IIFL Securities estimates that the GNPA ratio of PSU banks is likely to decline from 9.2 percent (expected) in FY19 to 7.5 percent in FY21E.
“The earnings trajectory of PSU Banks is likely to trend up over the next few years. Lower incremental stressed asset formation, higher resolution of stressed assets, improved growth appetite and enhanced revenue recognition will drive the profitability of these banks,” said the report.
IIFL Securities is of the view that since PSU banks are trading at attractive valuations of >1x FY21E P/BV (barring SBI), we believe there is a strong case for re-rating going forward given improving earnings growth prospects.
IIFL Securities believes that PSU Banks are likely to report better earnings going ahead, driven by moderation in slippages leading to lower credit costs, improving margins through better income recognition and improving loan growth.
According to the brokerage firm, SBI, Bank of Baroda and Canara Bank will lead the rally in PSU Banks in the next 9-12 months:
State Bank of India: Buy| Target: Rs 417| Support: Rs 310
SBI’s return ratios for FY20/21E should improve on better traction in core fee income and drop in credit costs. Further, better loan growth, lower cost-to-income ratio, and margin expansion will drive its RoA, which is expected to improve from 0.1 percent in FY19 to 0.9 percent in FY21E.
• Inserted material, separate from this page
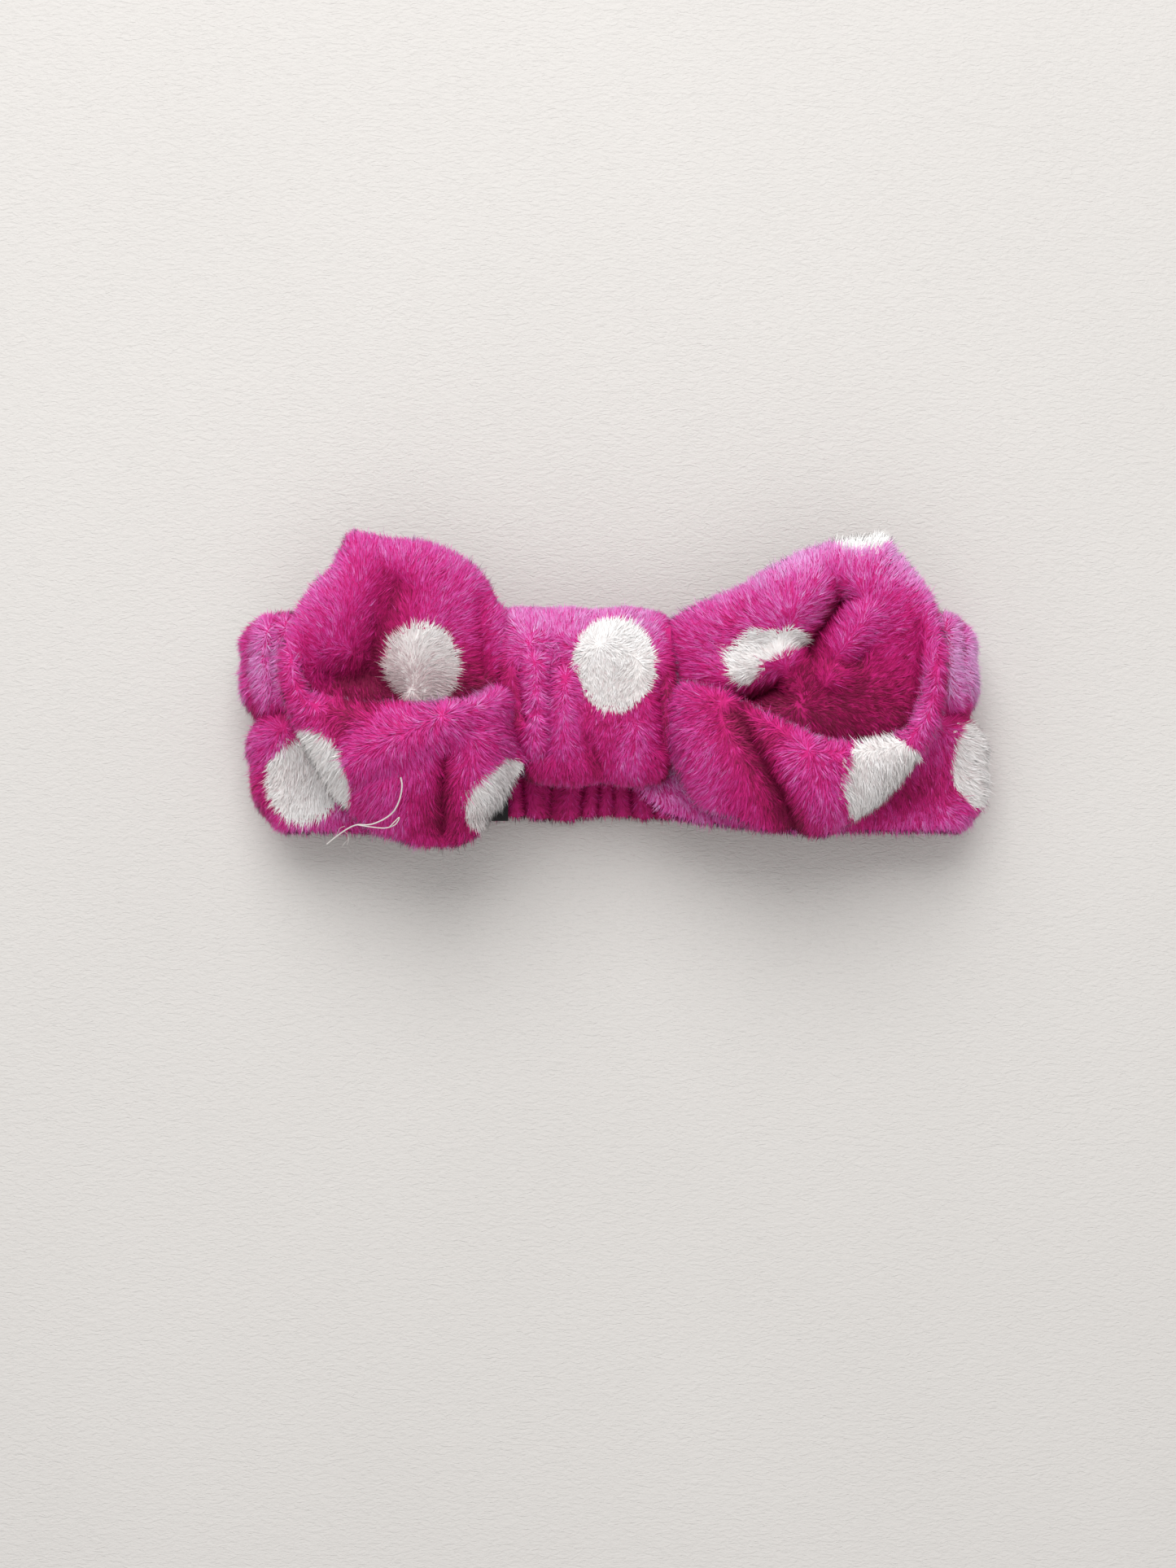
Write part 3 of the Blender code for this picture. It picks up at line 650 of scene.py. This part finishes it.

SBI’s RoA will improve owing to domestic loan book growth, lowering stress asset formation, the decline in slippages and credit cost, and improvement in return ratios. Further, low-cost deposit profile and better income recognition will drive NIM.
The stock is trading attractively at 1.1x FY21E P/BV. The bank’s core operating performance is expected to improve over FY20-21E and recovery in IBC cases will drive RoA. We expect core RoA of 0.9 percent and RoE in the range of 13-14 percent by FY21E.
Bank of Baroda: Buy| Target: Rs 170| Support: Rs 115
The merger of Dena Bank and Vijaya Bank with Bank of Baroda (BoB) is effective from April 1, 2019. The consolidated entity stands to benefit from merger synergies, lowering stress asset formation, improvement in margins, cross-selling opportunities, a decline in slippages and credit cost and improvement in return ratios.
The bank’s asset quality is set to improve over FY20-21E led by resolution of stress assets, stable residual stress, moderation in slippages and focus on recovery. The NPA cycle for the bank has started reversing and would reduce the provisioning substantially in the coming years.
Moreover, recognition of the majority of stressed assets and focus on recovery to check credit cost. The bank’s healthy operational performance led by business growth and cross-selling opportunities in addition to merger synergies will aid earnings for FY20E/21E. The stock is trading attractively at 0.60x FY21E P/BV.
Canara Bank: Buy| Target: Rs 318| Support: Rs 230
Canara Bank’s lower incremental stressed asset formation, higher resolution of stressed assets, lower provisioning, improving growth appetite and enhanced revenue recognition will drive further profitability of the bank.
Moreover, margin improvement and better non-interest income growth will support earnings. IIFL Securities expect RoA of the bank to improve from 0.1 percent in FY19 to 0.5 percent in FY21E.
Canara Bank’s improving asset quality, better NIM prospects and rising non-interest income bodes well for its profitability over FY19-21E. The earnings trajectory of Canara Bank is likely to trend higher over the next few years.
The bank has recognised a major part of its stressed assets as NPA, we expect normalcy in earnings. It holds 30 percent stake in Canfin Homes where the improving loan book and return ratios raise the prospects for further growth. The stock is trading attractively at 0.59x FY21E P/BV.
Disclaimer: The above report is compiled from information available on public platforms. Moneycontrol.com advises users to check with certified experts before taking any investment decisions.